From Understanding Machine Learning: Theory and Algorithms:
What does the phrase in the red box below mean in terms of set theory?
I see that it means for every $h \in H$ we have $D(|L_s(h) - L_D(h)| \le \epsilon) \ge 1 - \delta$.
But how is $|L_s(h) - L_D(h)| \le \epsilon$ a random variable?
If it's a random variable then in should be of the form $\{a \in A : X(a) \le \epsilon\}$ where $X = |L_s(h) - L_D(h)|$ and $A$ is the sample space.

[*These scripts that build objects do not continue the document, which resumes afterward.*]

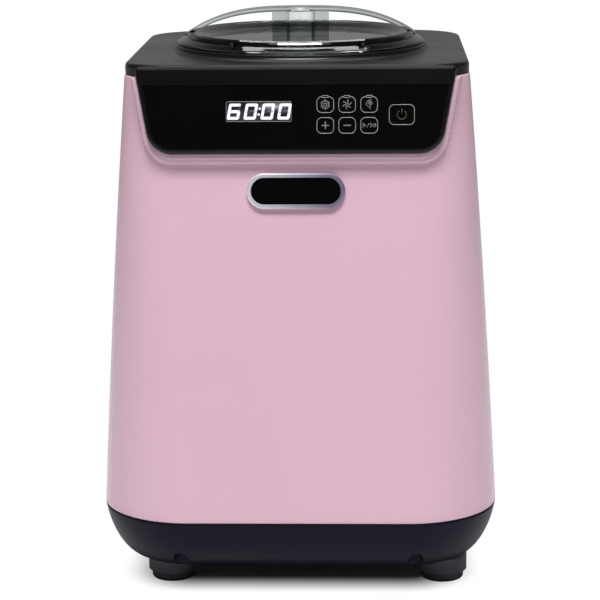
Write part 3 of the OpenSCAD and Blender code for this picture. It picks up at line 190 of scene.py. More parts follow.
def add_floor():
    """Pale floor that keeps the object's rendered shadow near the base; its white glow fades in with distance
    from the base's outline, which paints the shadow's outer fade, and is a white backdrop further out.
    """
    mesh = bpy.data.meshes.new("floor")
    corners = [(x * FLOOR_HALF, y * FLOOR_HALF, 0) for x, y in ((-1, -1), (1, -1), (1, 1), (-1, 1))]
    mesh.from_pydata(corners, [], [(0, 1, 2, 3)])
    floor = bpy.data.objects.new("floor", mesh)
    bpy.context.scene.collection.objects.link(floor)
    material = bpy.data.materials.new("pale_floor")
    material.use_nodes = True
    tree = material.node_tree
    bsdf = tree.nodes["Principled BSDF"]
    bsdf.inputs["Roughness"].default_value = 0.9
    bsdf.inputs["Specular IOR Level"].default_value = 0.0
    bsdf.inputs["Emission Color"].default_value = (1, 1, 1, 1)
    path = tree.nodes.new("ShaderNodeLightPath")
    seen = link_math(tree, "MAXIMUM", path.outputs["Is Camera Ray"], path.outputs["Is Transmission Ray"])
    near, away = SHADOW_EDGE
    # Painted shadow: the floor's white glow is weaker near the base, so the outer fade of the shadow is
    # painted.
    painted_shadow_fade = map_range(tree, distance_from_base(tree), near * MM, away * MM, 0.0, 1.0, smooth=True)
    backdrop = link_math(tree, "MULTIPLY", seen, painted_shadow_fade)
    tree.links.new(backdrop, bsdf.inputs["Emission Strength"])
    colour = tree.nodes.new("ShaderNodeMix")
    colour.data_type = "RGBA"
    colour.inputs["A"].default_value = FLOOR_COLOUR
    colour.inputs["B"].default_value = (0, 0, 0, 1)
    tree.links.new(backdrop, colour.inputs["Factor"])
    tree.links.new(colour.outputs["Result"], bsdf.inputs["Base Color"])
    mesh.materials.append(material)


def add_softbox(name, place, target, width, height, power):
    data = bpy.data.lights.new(name, "AREA")
    data.shape = "RECTANGLE"
    data.size, data.size_y = width, height
    data.energy = power
    lamp = bpy.data.objects.new(name, data)
    lamp.location = place
    lamp.rotation_euler = (Vector(target) - Vector(place)).to_track_quat("-Z", "Y").to_euler()
    bpy.context.scene.collection.objects.link(lamp)


# ---------------------------------------------------------------- materials

NOISE_RANGE = (0.3, 0.7)               # where most of a noise texture's values lie


def linear(r, g, b):
    """Linear colour of an 8-bit screen colour."""
    def channel(c):
        c /= 255
        return c / 12.92 if c <= 0.04045 else ((c + 0.055) / 1.055) ** 2.4
    return (channel(r), channel(g), channel(b), 1.0)


def shade(colour, factor):
    return tuple(min(1.0, c * factor) for c in colour[:3]) + (1.0,)


def add_noise(tree, scale, detail=3.0, stretch=(1, 1, 1)):
    place = tree.nodes.new("ShaderNodeTexCoord")
    mapping = tree.nodes.new("ShaderNodeMapping")
    mapping.inputs["Scale"].default_value = stretch
    tree.links.new(place.outputs["Object"], mapping.inputs["Vector"])
    noise = tree.nodes.new("ShaderNodeTexNoise")
    noise.inputs["Scale"].default_value = scale
    noise.inputs["Detail"].default_value = detail
    tree.links.new(mapping.outputs[0], noise.inputs["Vector"])
    return noise.outputs["Fac"]


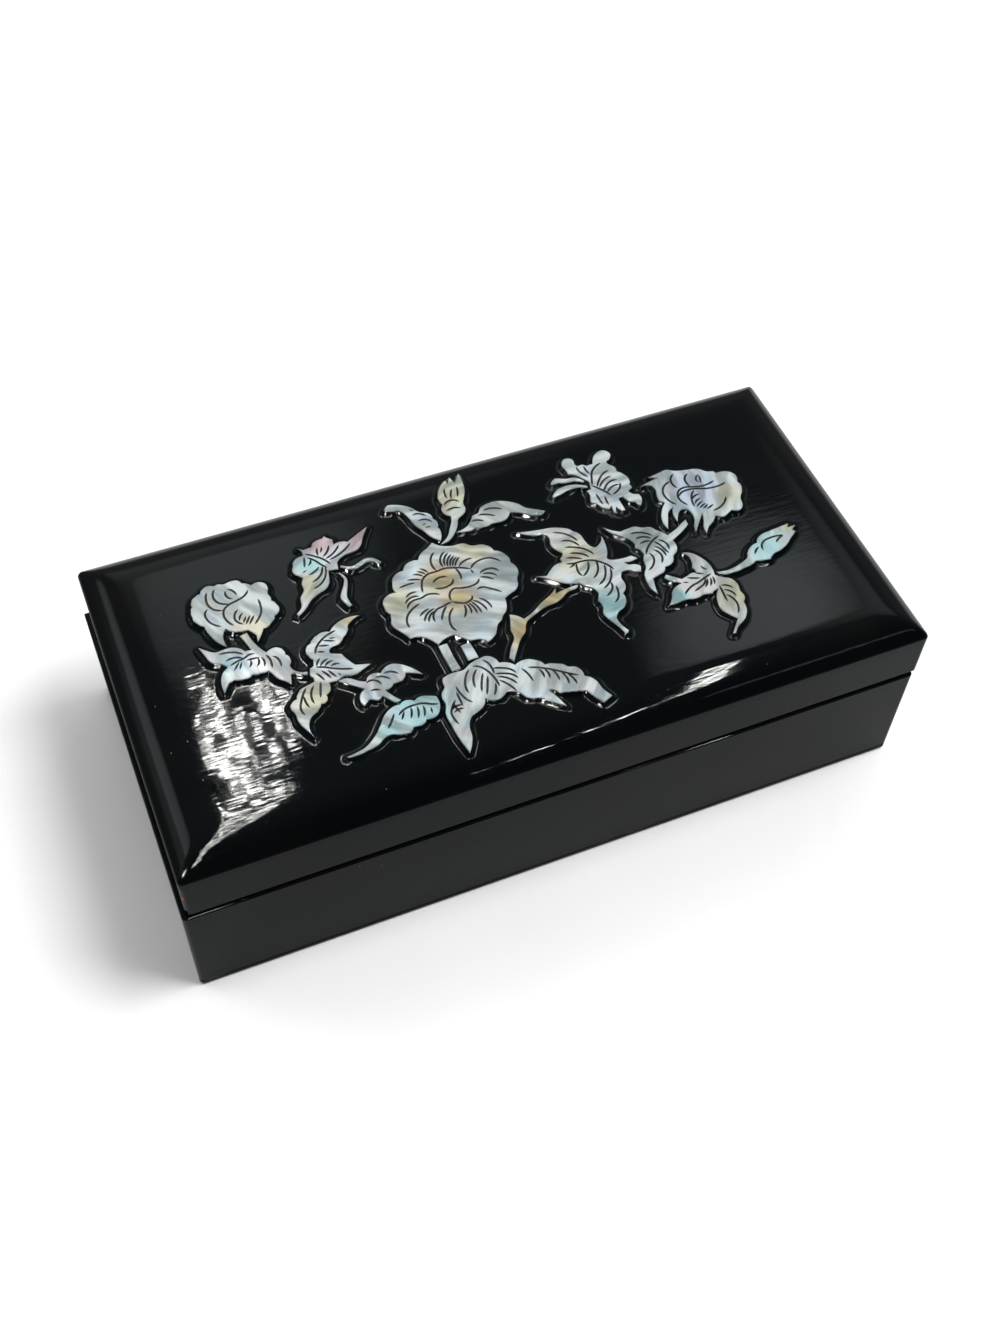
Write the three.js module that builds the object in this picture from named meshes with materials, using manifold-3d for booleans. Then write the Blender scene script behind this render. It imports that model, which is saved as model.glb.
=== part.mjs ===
// A black lacquer jewelry box: a lined wooden base, a cushion-topped lid on two brass
// hinges, and flowers, leaves and butterflies of thick shell raised on the lid.
// Millimetres. X runs along the front, Y from front to back and Z up.
// The origin is the middle of the underside.
import * as THREE from "three";
import { mergeVertices } from "three/addons/utils/BufferGeometryUtils.js";
import Module from "manifold-3d";

// Box
const boxLength = 200;
const boxDepth = 100;
const baseHeight = 35; // underside to rim
const wallThickness = 8;
const bottomBoardThickness = 2;
const cornerRadius = 1; // upright corners
const cornerSteps = 4; // straight steps round one corner
const footChamfer = 0.5; // lower edge of the bottom board

// Lid
const lidGap = 0.6; // rim of the base to the lid, closed
const lidShiftX = 1.2; // the lid sits a little to the right of the base
const lidShiftY = 0.6; // and a little to the back
const lidSideHeight = 14.4; // flat upright side of the lid
const topBoardEdge = 3; // flat edge of the top board, under the crown
const crownHeight = 4.5; // side of the lid to its flat top
const crownWidth = 13; // the cushion shape reaches this far in from the edge
const crownPower = 3; // higher values round the edge more tightly
const crownRings = 6;
const crownRingSpread = 1.5; // above 1 the rings lie closer together near the edge

// Linings
const liningThickness = 1.5;
const liningGap = 0.3; // glue and nap between a lining and the wood
const liningBelowRim = 3;
const floorPadThickness = 3;
const lidPadThickness = 2.5;
const padRound = 1.2; // rounded upper edge of a pad

// Hinges
const openAngle = THREE.MathUtils.degToRad(100);
const hingeInset = 38; // end of the box to the middle of a hinge
const hingeLength = 18;
const hingeAxisInset = 1; // pin to the back face of the base
const barrelRadius = 1.5;
const pinRadius = 0.7;
const pinClearance = 0.1;
const leafThickness = 1;
const leafMargin = 0.5; // wood left inside the leaf
const hingeClearance = 0.3;
const stopClearance = 0.15; // each of the two bevels that meet when the lid is open
const roundSteps = 16;

// Screws
const screwLength = 5;
const screwShankRadius = 0.8;
const screwHeadRadius = 1.5;
const screwHeadHeight = 0.8;
const screwPointLength = 1.5;
const screwSlotWidth = 0.45;
const screwSlotDepth = 0.3;
const screwClearance = 0.1;
const screwSpacing = 10; // the two screws of one leaf
const screwSteps = 12;

// Shell inlay
const shellThickness = 1.2;
const drawnLength = 200; // the lid that the pieces below are drawn for
const drawnDepth = 100; // on another lid they stretch with it
const drawingShiftX = -1.4; // middle of the lid to middle of the drawing
const drawingShiftY = -1.65;
const arcStep = THREE.MathUtils.degToRad(24); // turn of one straight step of an arc
const stripSteps = 8;

// Places that follow from the sizes
const floorHeight = bottomBoardThickness;
const wallHeight = baseHeight - bottomBoardThickness;
const innerLength = boxLength - 2 * wallThickness;
const innerDepth = boxDepth - 2 * wallThickness;
const lidBottom = baseHeight + lidGap;
const crownBottom = lidBottom + lidSideHeight;
const topBoardBottom = crownBottom - topBoardEdge;
const lidTop = crownBottom + crownHeight;
const hingeAxisY = boxDepth / 2 - hingeAxisInset;
const hingeAxisZ = baseHeight + lidGap / 2;
const leafReach =
  wallThickness - hingeAxisInset - Math.abs(lidShiftY) - hingeClearance - leafMargin;
const screwRow = (barrelRadius + hingeClearance + leafReach) / 2; // pin to screws
const clearRadius = barrelRadius + hingeClearance;
const overcut = 1; // cutting tools run past the faces that they open
const sharpestCorner = 0.1; // least radius of a ring's corners
const sameVertex = 1e-5; // vertices closer than this are one vertex

// Materials
function finish(color, roughness, metalness) {
  return new THREE.MeshStandardMaterial({ color, roughness, metalness });
}
const lacquer = finish(0x15171a, 0.12, 0);
const velvet = finish(0x5c1320, 0.95, 0);
const brass = finish(0xb08d4a, 0.35, 1);
const shell = finish(0xc2cccf, 0.3, 0);

// Solids
const wasm = await Module();
wasm.setup();

function toSolid(geometry) {
  const bare = geometry.clone();
  bare.deleteAttribute("normal");
  bare.deleteAttribute("uv");
  const merged = mergeVertices(bare, sameVertex);
  return new wasm.Manifold(
    new wasm.Mesh({
      numProp: 3,
      vertProperties: new Float32Array(merged.attributes.position.array),
      triVerts: new Uint32Array(merged.index.array),
    }),
  );
}

function toGeometry(solid) {
  const mesh = solid.getMesh();
  const geometry = new THREE.BufferGeometry();
  geometry.setAttribute("position", new THREE.BufferAttribute(mesh.vertProperties, 3));
  geometry.setIndex(new THREE.BufferAttribute(mesh.triVerts, 1));
  geometry.computeVertexNormals();
  return geometry;
}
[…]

But what in this definition is $A$?
I know that $L_D(h) = \Bbb E_{z \text{~}D}[l(h,z)] = \sum_{z \in Z}l(h,z)D(z)$ and $L_S(h) = \frac{1}{m}\sum_{z_i \in S} l(h,z)$ where:
$l(h,z)$ is a loss function, $D$ is the distribution on $Z$, and $S$ is a training set.

It says the probability of $S$ being $\epsilon$ representative is $1-\delta$. Which means $P(X \le \epsilon) \ge 1 - \delta$ where $X = L_S(h) - L_D(h)$. But $X \le \epsilon$ is an event. Which means it's a subset of some sample space of things. So it's of the form ${a \in A : X(a) < \epsilon }$. What are the things that you substitute into $X$ so say you measure the error of? X by itself is the error between $h$ trained on $S$ and the mean error from $h$ on new data.
– Oliver G Jan 19 '19 at 20:37